__Task to complete__
Give the listing below again in full, exactly as written.

Rows from a 3D modeling dataset:
◇ ◇ ◇ ◇ ◇

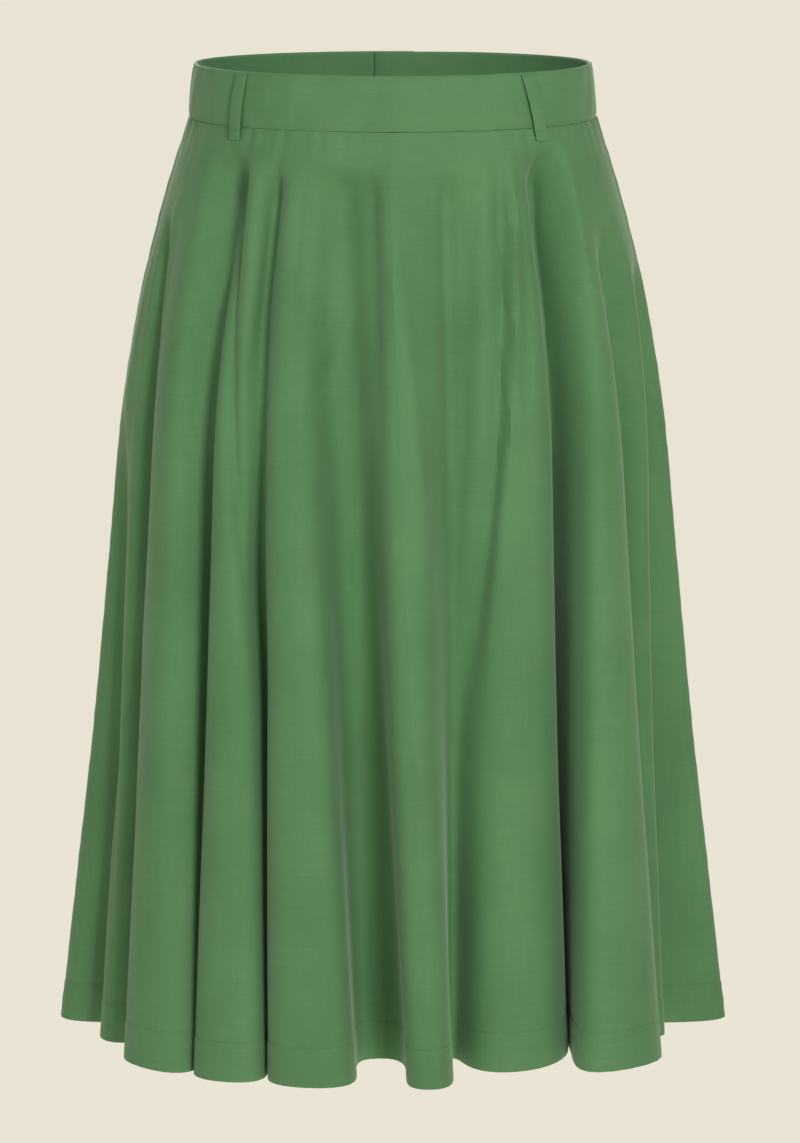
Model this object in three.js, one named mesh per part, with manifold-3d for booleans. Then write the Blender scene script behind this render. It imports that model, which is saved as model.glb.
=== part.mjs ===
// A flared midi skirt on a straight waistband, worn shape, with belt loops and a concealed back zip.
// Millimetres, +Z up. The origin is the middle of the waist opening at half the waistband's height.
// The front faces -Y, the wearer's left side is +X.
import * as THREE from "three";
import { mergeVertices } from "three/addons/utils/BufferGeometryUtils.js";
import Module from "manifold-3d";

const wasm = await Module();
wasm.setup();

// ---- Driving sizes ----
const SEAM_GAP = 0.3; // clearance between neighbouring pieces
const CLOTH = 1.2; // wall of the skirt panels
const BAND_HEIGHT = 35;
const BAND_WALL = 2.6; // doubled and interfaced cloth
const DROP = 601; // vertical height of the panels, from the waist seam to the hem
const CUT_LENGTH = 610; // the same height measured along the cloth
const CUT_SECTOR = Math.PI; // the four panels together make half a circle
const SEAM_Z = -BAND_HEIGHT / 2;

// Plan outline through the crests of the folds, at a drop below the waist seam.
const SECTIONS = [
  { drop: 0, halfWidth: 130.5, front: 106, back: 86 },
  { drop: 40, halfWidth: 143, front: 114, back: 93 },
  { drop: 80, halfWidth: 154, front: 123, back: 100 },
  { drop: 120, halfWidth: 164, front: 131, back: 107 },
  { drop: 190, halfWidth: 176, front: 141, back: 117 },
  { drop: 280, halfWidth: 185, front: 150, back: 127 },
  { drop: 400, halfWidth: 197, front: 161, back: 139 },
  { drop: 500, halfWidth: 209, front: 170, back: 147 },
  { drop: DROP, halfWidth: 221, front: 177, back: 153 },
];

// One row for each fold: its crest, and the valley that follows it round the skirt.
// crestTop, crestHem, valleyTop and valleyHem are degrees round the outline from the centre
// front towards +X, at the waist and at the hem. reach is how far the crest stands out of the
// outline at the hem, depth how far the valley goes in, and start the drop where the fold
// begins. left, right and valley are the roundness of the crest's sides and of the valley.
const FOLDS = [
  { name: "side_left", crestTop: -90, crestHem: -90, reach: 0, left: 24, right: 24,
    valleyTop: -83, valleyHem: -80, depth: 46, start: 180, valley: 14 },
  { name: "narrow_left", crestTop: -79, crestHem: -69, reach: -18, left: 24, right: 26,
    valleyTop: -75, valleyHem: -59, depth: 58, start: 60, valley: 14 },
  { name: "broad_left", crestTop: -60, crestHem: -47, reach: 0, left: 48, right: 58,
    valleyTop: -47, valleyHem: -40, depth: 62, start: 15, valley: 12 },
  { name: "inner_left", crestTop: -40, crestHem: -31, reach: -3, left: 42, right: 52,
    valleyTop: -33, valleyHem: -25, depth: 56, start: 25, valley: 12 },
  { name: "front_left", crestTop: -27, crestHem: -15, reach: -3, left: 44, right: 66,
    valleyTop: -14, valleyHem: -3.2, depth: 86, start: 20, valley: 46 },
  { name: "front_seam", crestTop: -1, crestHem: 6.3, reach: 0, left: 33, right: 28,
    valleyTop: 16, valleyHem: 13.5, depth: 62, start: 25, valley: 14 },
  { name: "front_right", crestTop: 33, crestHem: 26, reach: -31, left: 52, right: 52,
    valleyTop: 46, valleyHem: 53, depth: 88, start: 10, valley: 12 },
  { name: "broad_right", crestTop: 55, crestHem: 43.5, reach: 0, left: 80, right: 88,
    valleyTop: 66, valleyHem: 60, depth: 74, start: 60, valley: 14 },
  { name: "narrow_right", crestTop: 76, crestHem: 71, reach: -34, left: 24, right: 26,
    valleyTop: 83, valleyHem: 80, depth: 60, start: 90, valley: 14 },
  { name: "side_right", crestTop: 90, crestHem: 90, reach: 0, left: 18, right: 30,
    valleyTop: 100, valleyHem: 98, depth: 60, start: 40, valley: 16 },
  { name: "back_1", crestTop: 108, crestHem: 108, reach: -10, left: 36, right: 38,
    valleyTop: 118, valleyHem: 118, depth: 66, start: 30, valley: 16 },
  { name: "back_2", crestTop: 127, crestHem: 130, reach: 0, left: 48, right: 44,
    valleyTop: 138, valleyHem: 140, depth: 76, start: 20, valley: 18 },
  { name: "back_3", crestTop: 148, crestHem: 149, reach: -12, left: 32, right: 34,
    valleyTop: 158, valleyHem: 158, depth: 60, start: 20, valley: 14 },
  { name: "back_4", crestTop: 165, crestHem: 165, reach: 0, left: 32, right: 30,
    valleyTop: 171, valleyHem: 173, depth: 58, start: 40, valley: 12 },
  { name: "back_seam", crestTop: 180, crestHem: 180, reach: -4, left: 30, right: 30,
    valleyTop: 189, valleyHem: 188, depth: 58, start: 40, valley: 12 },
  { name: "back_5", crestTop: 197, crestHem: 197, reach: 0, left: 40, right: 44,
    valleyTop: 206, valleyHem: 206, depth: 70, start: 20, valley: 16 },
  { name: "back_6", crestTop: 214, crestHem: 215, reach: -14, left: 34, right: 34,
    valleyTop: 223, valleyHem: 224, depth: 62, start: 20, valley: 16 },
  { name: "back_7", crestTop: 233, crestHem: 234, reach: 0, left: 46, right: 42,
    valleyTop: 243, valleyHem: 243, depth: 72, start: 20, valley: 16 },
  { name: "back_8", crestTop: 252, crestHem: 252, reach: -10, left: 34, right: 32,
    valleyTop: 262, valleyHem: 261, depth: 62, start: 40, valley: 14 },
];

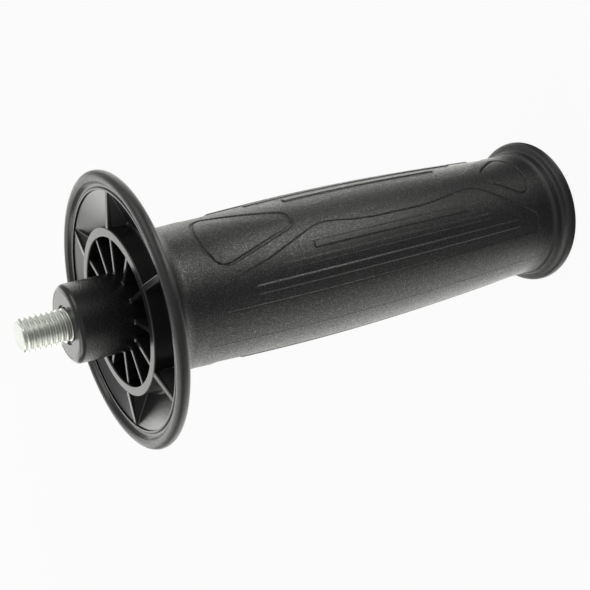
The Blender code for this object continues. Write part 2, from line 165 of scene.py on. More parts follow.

◇ ◇ ◇ ◇ ◇

__Written reply__
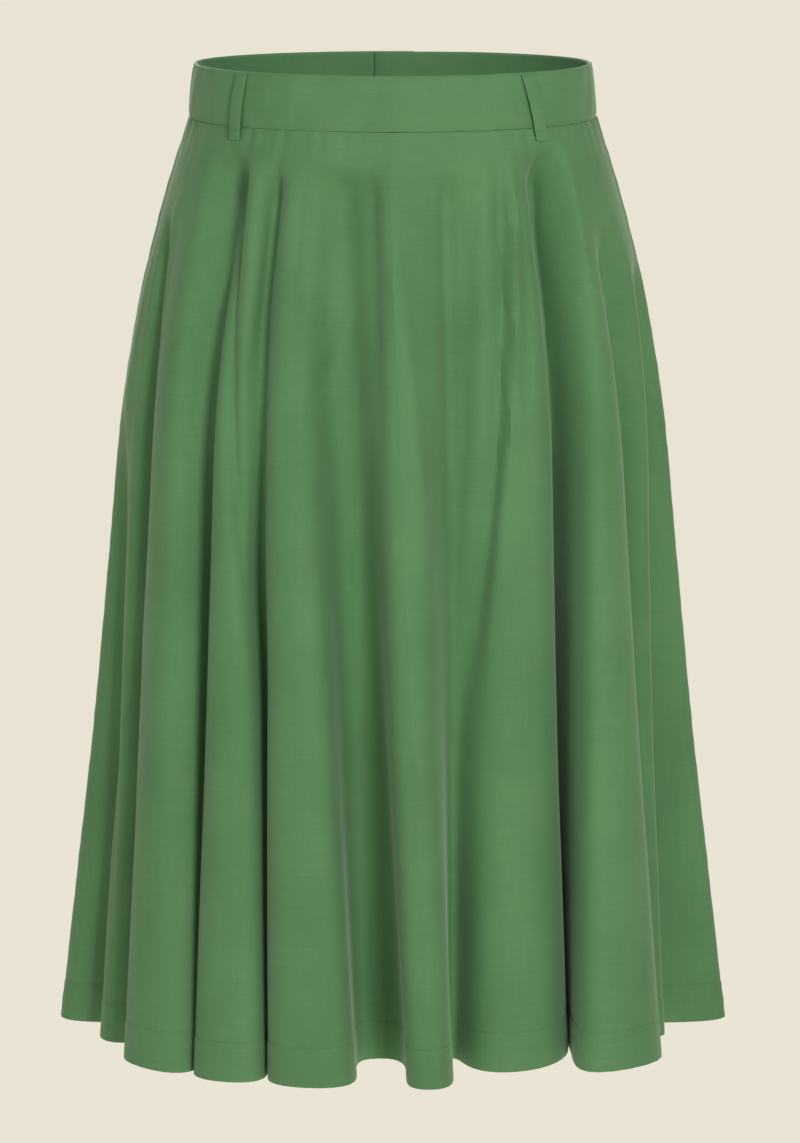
Model this object in three.js, one named mesh per part, with manifold-3d for booleans. Then write the Blender scene script behind this render. It imports that model, which is saved as model.glb.
=== part.mjs ===
// A flared midi skirt on a straight waistband, worn shape, with belt loops and a concealed back zip.
// Millimetres, +Z up. The origin is the middle of the waist opening at half the waistband's height.
// The front faces -Y, the wearer's left side is +X.
import * as THREE from "three";
import { mergeVertices } from "three/addons/utils/BufferGeometryUtils.js";
import Module from "manifold-3d";

const wasm = await Module();
wasm.setup();

// ---- Driving sizes ----
const SEAM_GAP = 0.3; // clearance between neighbouring pieces
const CLOTH = 1.2; // wall of the skirt panels
const BAND_HEIGHT = 35;
const BAND_WALL = 2.6; // doubled and interfaced cloth
const DROP = 601; // vertical height of the panels, from the waist seam to the hem
const CUT_LENGTH = 610; // the same height measured along the cloth
const CUT_SECTOR = Math.PI; // the four panels together make half a circle
const SEAM_Z = -BAND_HEIGHT / 2;

// Plan outline through the crests of the folds, at a drop below the waist seam.
const SECTIONS = [
  { drop: 0, halfWidth: 130.5, front: 106, back: 86 },
  { drop: 40, halfWidth: 143, front: 114, back: 93 },
  { drop: 80, halfWidth: 154, front: 123, back: 100 },
  { drop: 120, halfWidth: 164, front: 131, back: 107 },
  { drop: 190, halfWidth: 176, front: 141, back: 117 },
  { drop: 280, halfWidth: 185, front: 150, back: 127 },
  { drop: 400, halfWidth: 197, front: 161, back: 139 },
  { drop: 500, halfWidth: 209, front: 170, back: 147 },
  { drop: DROP, halfWidth: 221, front: 177, back: 153 },
];

// One row for each fold: its crest, and the valley that follows it round the skirt.
// crestTop, crestHem, valleyTop and valleyHem are degrees round the outline from the centre
// front towards +X, at the waist and at the hem. reach is how far the crest stands out of the
// outline at the hem, depth how far the valley goes in, and start the drop where the fold
// begins. left, right and valley are the roundness of the crest's sides and of the valley.
const FOLDS = [
  { name: "side_left", crestTop: -90, crestHem: -90, reach: 0, left: 24, right: 24,
    valleyTop: -83, valleyHem: -80, depth: 46, start: 180, valley: 14 },
  { name: "narrow_left", crestTop: -79, crestHem: -69, reach: -18, left: 24, right: 26,
    valleyTop: -75, valleyHem: -59, depth: 58, start: 60, valley: 14 },
  { name: "broad_left", crestTop: -60, crestHem: -47, reach: 0, left: 48, right: 58,
    valleyTop: -47, valleyHem: -40, depth: 62, start: 15, valley: 12 },
  { name: "inner_left", crestTop: -40, crestHem: -31, reach: -3, left: 42, right: 52,
    valleyTop: -33, valleyHem: -25, depth: 56, start: 25, valley: 12 },
  { name: "front_left", crestTop: -27, crestHem: -15, reach: -3, left: 44, right: 66,
    valleyTop: -14, valleyHem: -3.2, depth: 86, start: 20, valley: 46 },
  { name: "front_seam", crestTop: -1, crestHem: 6.3, reach: 0, left: 33, right: 28,
    valleyTop: 16, valleyHem: 13.5, depth: 62, start: 25, valley: 14 },
  { name: "front_right", crestTop: 33, crestHem: 26, reach: -31, left: 52, right: 52,
    valleyTop: 46, valleyHem: 53, depth: 88, start: 10, valley: 12 },
  { name: "broad_right", crestTop: 55, crestHem: 43.5, reach: 0, left: 80, right: 88,
    valleyTop: 66, valleyHem: 60, depth: 74, start: 60, valley: 14 },
  { name: "narrow_right", crestTop: 76, crestHem: 71, reach: -34, left: 24, right: 26,
    valleyTop: 83, valleyHem: 80, depth: 60, start: 90, valley: 14 },
  { name: "side_right", crestTop: 90, crestHem: 90, reach: 0, left: 18, right: 30,
    valleyTop: 100, valleyHem: 98, depth: 60, start: 40, valley: 16 },
  { name: "back_1", crestTop: 108, crestHem: 108, reach: -10, left: 36, right: 38,
    valleyTop: 118, valleyHem: 118, depth: 66, start: 30, valley: 16 },
  { name: "back_2", crestTop: 127, crestHem: 130, reach: 0, left: 48, right: 44,
    valleyTop: 138, valleyHem: 140, depth: 76, start: 20, valley: 18 },
  { name: "back_3", crestTop: 148, crestHem: 149, reach: -12, left: 32, right: 34,
    valleyTop: 158, valleyHem: 158, depth: 60, start: 20, valley: 14 },
  { name: "back_4", crestTop: 165, crestHem: 165, reach: 0, left: 32, right: 30,
    valleyTop: 171, valleyHem: 173, depth: 58, start: 40, valley: 12 },
  { name: "back_seam", crestTop: 180, crestHem: 180, reach: -4, left: 30, right: 30,
    valleyTop: 189, valleyHem: 188, depth: 58, start: 40, valley: 12 },
  { name: "back_5", crestTop: 197, crestHem: 197, reach: 0, left: 40, right: 44,
    valleyTop: 206, valleyHem: 206, depth: 70, start: 20, valley: 16 },
  { name: "back_6", crestTop: 214, crestHem: 215, reach: -14, left: 34, right: 34,
    valleyTop: 223, valleyHem: 224, depth: 62, start: 20, valley: 16 },
  { name: "back_7", crestTop: 233, crestHem: 234, reach: 0, left: 46, right: 42,
    valleyTop: 243, valleyHem: 243, depth: 72, start: 20, valley: 16 },
  { name: "back_8", crestTop: 252, crestHem: 252, reach: -10, left: 34, right: 32,
    valleyTop: 262, valleyHem: 261, depth: 62, start: 40, valley: 14 },
];

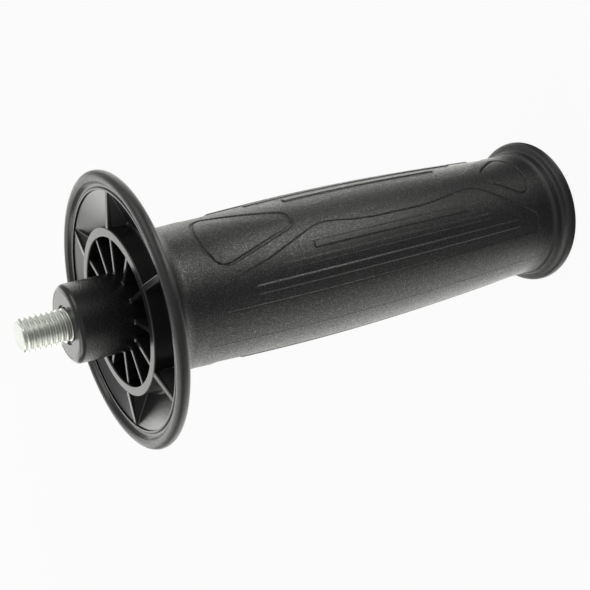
The Blender code for this object continues. Write part 2, from line 165 of scene.py on. More parts follow.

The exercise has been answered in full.